Kanadalı genç şarkı yazarı  Sarah Macdougall Indie pop tarzındaki hatırı sayılır işleriyle dikkat çekmeye başladı. “I don’t want to be alone anymore” adlı ilk EPsiyle sadece Kanada ve çevresinde duyurduğu ismini “Across The Atlantic” adlı albümüyle iyice dinleyicilerin beynine kazıdı. “Grand Canyon” ise son çalışması kendisinin. Indie Pop sureti çerçevesinde yer ettiği tarzı yer yer elektronik sulara da açılıyor. Gerçekten de hem yürürken hem de bisiklet üstünde yazdığı ilginç şarkılarıyla bazen eğlenceli bazen de çok duygusal ve melankolik duygularda yaşatıyor insana. 

Bu albümde özellikle açılış şarkısı “I Want to see the light (lost from our eyes)” son zamanlarda dinlediğim en iyi beste. İsveççe olarak icra ettiği yoğun hüzün bombardımanı  “Malmö i mitt hjärta” ve albümle aynı ismi taşıyan “Grand Canyon” çok çok iyi çalışmalar. Kanada’nın kendi doğasından feyz alıp bunu kendi ruhuyla birleştirip öyle önümüze sunan bir kişilik Sarah Macdougall.
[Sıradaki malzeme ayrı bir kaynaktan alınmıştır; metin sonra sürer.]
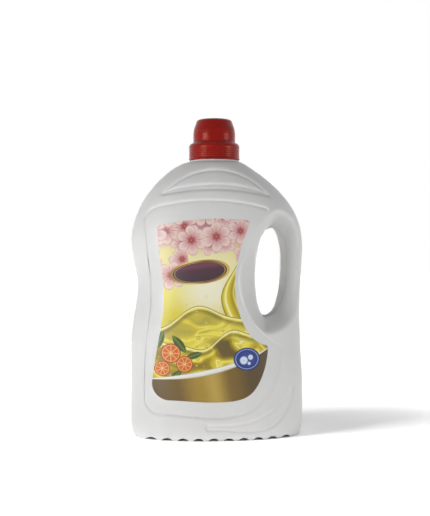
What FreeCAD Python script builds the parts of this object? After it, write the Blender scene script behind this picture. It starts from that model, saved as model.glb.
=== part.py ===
"""Laundry detergent bottle with a pass-through side handle, a pouring insert and a dosing cap.

The frame: X to the right with the handle, Y away from the front label, Z up from the table.
The origin is under the middle of the body. The neck stands a little to the left of it.
The bottle is blow-moulded in one piece, so its skin is lofted once, and every recess,
handle wall and inner surface is worked out from that same skin.
"""
import FreeCAD
import Part
import math
import os

V = FreeCAD.Vector

# Body
BODY_HALF_WIDTH = 87.3
BODY_HALF_DEPTH = 54.0
SHOULDER_TOP = 275.3
OVAL_POWER = 2.2
WALL = 1.8
WAIST_Z = 153.0
WAIST_IN = 6.5
WAIST_FADE_UP = 44.0
WAIST_FADE_DOWN = 58.0
GRIP_WAIST_Z = 124.0
GRIP_WAIST_IN = 3.0
GRIP_WAIST_FADE = 75.0
LEFT_SHOULDER_Z = 195.0
RIGHT_SHOULDER_Z = 190.0
FRONT_SHOULDER_Z = 205.0

# Foot
FOOT_HEIGHT = 20.0
FOOT_TUCK = 5.0
FOOT_RIM = 5.0
PUSH_UP = 4.0
FLUTE_COUNT = 10
FLUTE_PITCH = 14.85
FLUTE_CHORD = 11.0
FLUTE_HEIGHT = 2.9

# Handle
GRIP_WIDTH = 21.9
HOLE_WIDTH = 27.1
HOLE_BOTTOM = 120.7
HOLE_TOP = 209.5
WEB_WIDTH = 6.6
WEB_THICK = 4.0
FLARE_MARGIN = 4.0
FLARE_LEFT_SHARE = 0.51
FLARE_RIGHT = 50.0
FLARE_DOWN = 15.5
FLARE_UP = 22.5
HANDLE_ROUND = 4.0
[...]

Hisli ve yaratıcı. 


LAURA MARLING
Short Movie
Virgin



İngiliz şarkı/şarkı yazarı kategorisinin en yeni temsilcilerinden bir tanesi olan Laura Marling’in folk müzik çerçevesinde geliştirdiği o büyülü tınılar sayesinde bugün kendi kemik dinleyicisini gerçekleştirmesi tesadüf değil.  “I Speak Because I Can” ve 2013 albümü “Once I Was An Eagle” ile gerçekleştirdiği başarı sayesinde alternatif dinleyicilere de bir şeyler sunması, çok geniş bir alanda eserler yaratması ve Ruthann Friedmann, Sibylle Baier ve Joni Mitchell’dan aldığı feyz sayesinde de onları takip neticesinde çok doğru işler yapan bir sanatçı kimliğinde duruyor. 

“Short Movie” albümü ise hareketli ve yavaş tınılardaki bestelerin dengelendiği, yer yer gitarın Laura Marling’in sesine eşilk ettiği çok değişik içsel bir albüm. İçsel olması da Marling’in kendi sesinden ve müziğinin yarattığı melankolik duygudan kaynaklanıyor. Açılış şarkısı “Warrior”dan tutun “I Feel Your Love”a, oradan da “Walk Alone”a kadar hepsi mükemmel bestelerle dolu. Indie folk dinliyorsanız kendisini takip etmemeniz büyük kayıp olacaktır.